Section 607 began as one part of five overlapping laws designed to eliminate the practice of political bosses hitting up government workers for money in exchange for job protection or promotions. One statute banned soliciting and receiving political contributions between federal officers and employees. Another made it unlawful to intimidate or solicit a federal worker on the job site.

The law also prohibited soliciting in a federal building by any person, even individuals not employed by the government.

Today, advocates of campaign finance reform say Section 607 is legally ambiguous and almost impossible to enforce unless the person soliciting is trying to obtain funds from a federal employee.

In fact, the Justice Department considers as worthy of prosecution only those cases in which there is evidence of a "shakedown" of federal employees, according to a recent Congressional Research Service study.

In 1979, after questions were raised about President Jimmy Carter soliciting campaign contributions in the White House, Justice's Office of Legal Counsel offered an opinion that Section 607 did not apply to areas of the official residences where the president or vice president reside or areas in the White House complex used for personal, social or nonofficial purposes.

The issue of who is solicited for contributions is also clouded by ambiguity. Originally, the law was designed to protect federal employees from bosses who wanted campaign contributions in return for giving them jobs or not firing them. But what of the calls made by Gore to people outside the government?

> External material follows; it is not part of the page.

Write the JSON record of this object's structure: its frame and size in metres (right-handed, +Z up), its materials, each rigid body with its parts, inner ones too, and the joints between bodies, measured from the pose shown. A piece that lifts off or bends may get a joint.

The Congressional Research Service said it found no indication that the law had ever been enforced "as applying to solicitations made by mail or telephone from a federal building to someone not in a federal building."

Congress in 1979 passed another amendment to Section 607, this time to take care of a problem that developed because many donors to candidates in presidential, House and Senate races either mailed or personally delivered checks to recipients in federal buildings, not knowing it was against the law. Initially, the statute exempted contributions received by mail in any federal facility, provided the donation was not solicited from that building.

Once received, the contribution had to be sent to "the appropriate political committee within seven days of receipt," according to the 1979 Senate report on the legislation. The report makes no mention of contributions received by hand.

White House press secretary Michael McCurry recently referred to the law's receipt-by-mail provision when discussing a $50,000 check that fund-raiser Johnny Chung passed on to Margaret A. Williams, first lady Hillary Rodham Clinton's chief of staff, in the White House office complex. "The same principle should apply," McCurry said, "that you direct it to the destination that it's intended to go to."

Until four months ago, members of Congress could be handed campaign contributions in their Capitol Hill offices and even on the House floor. After GOP members acknowledged receiving checks from a tobacco lobbyist on the floor, the practice was barred. In January, the House passed a rule prohibiting such transfers on the floor and in adjacent offices, but allowed the practice to continue in House offices, committee rooms or any other facility on Capitol Hill.